In breve non è mai esistito, né è mai entrato in agenda, un «green fascism» ne è mai stato all’ordine del giorno una cultura nera del «verde» o, se si vuol essere più precisi, quella cultura dell’ambiente è lontana da idee di cura della natura  non ha da proporre alcunché per rispondere efficacente alle sfide attuali di sostenibilità.

In altre parole è mito.

 

Per concludere

Paul Corner propone una lettura efficace smontando tutte le false verità del e sul fascismo.

A noi tuttavia resta in mano un problema che appunto sottosta come traccia del libro e che Corner accenna nelle pagine iniziali: il fatto che del fascismo, più della memoria, è sovrana l’amnesia.

Con il che ciò che ci resta da indagare oltre quel tempo è che la memoria, da sola è spesso ingannevole.

La memoria, infatti, riguarda i modi in cui le persone costruiscono un senso del passato e i modi in cui cercano di dare senso al passato.

Sottolinea nelle pagine iniziali Paul Corner che la memoria non dipende dai documenti o dagli archivi, talvolta nemmeno si riferisce necessariamente ai «fatti». Contemporaneamente ricorda come la memoria non sia solo guardare indietro, ma riguardi anche il tempo presente e talvolta si proponga come piattaforma di regole per pensare futuro.

Questo ci interessa perché in questo caso la memoria non è solo ciò che è accaduto prima, spesso è anche ciò che scegliamo di dimenticare e ciò che decidiamo di conservare del passato. O ciò che continuiamo a ripetere fino ad assorbirlo come dato certo.

E tuttavia certo non è.
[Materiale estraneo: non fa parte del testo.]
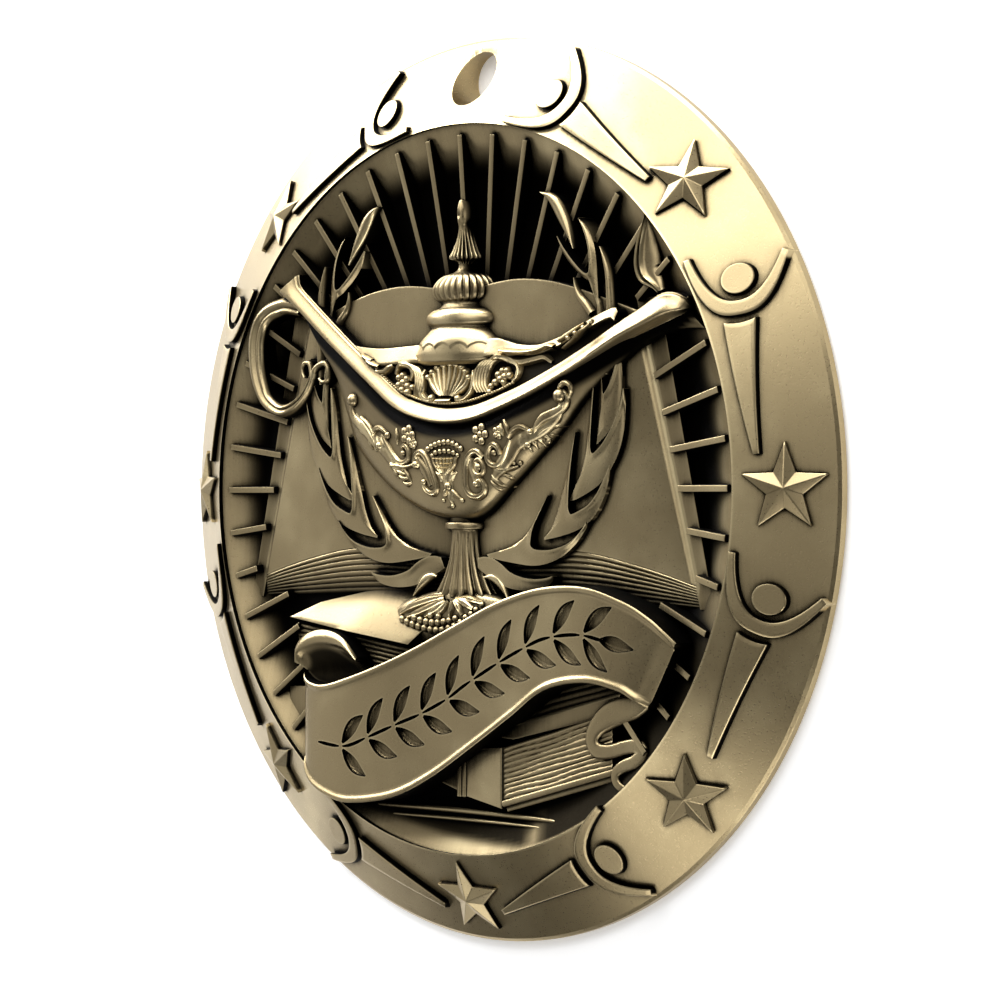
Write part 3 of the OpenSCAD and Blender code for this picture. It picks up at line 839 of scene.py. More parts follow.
def makeLaurel():
    for side, name in ((1, "laurelRight"), (-1, "laurelLeft")):
        whole = bmesh.new()
        for rows, high in laurel["forks"]:
            top = laurel["rise"] * high
            lines = smoothRows([[n * share for n in r] for r in rows], laurel["forkSteps"][0])
            drop, start, end = laurel["fall"]

            def fork(u, v):
                c = rowAt(lines, u)
                k = 0.5 - 0.5 * math.cos(math.pi * v)
                across = k * math.hypot(c[2] - c[0], c[3] - c[1])
                crown = 1 - drop * ease(across, start, end) - laurel["outerFall"] * k ** 3
                crown *= 1 - laurel["tips"] + laurel["tips"] * math.sin(math.pi * u)
                x, y = acrossRow(c, k)
                return (side * x, y, medal["floor"] + top * crown)

            join(whole, [standOnFloor(sheet(*laurel["forkSteps"], fork), edge=laurel["round"])])
        for rows, high in laurel["stems"]:
            top = laurel["rise"] * high
            low = medal["floor"] + top * laurel["stemFoot"]
            stem = inShares([(x * side, y, w) for x, y, w in rows], low, medal["floor"] + top)
            join(whole, [strand(stem, *laurel["stemSteps"])])
        finishPiece(whole, name, laurel["crease"], lambda x, y: laurel["clean"])


makeBook()
makeLaurel()
print("book and laurel ready")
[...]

Anzi spesso appartiene a ciò che non è accaduto O che accadde in direzione molto diversa, se non opposta.

A dimostrazione che il sottotitolo «Storia, memoria e amnesia» per certi aspetti è la vera ossatura del libro e forse, è la vera lezione di storia che ci portiamo a casa da questo libro, tanto denso, quanto «puntuto».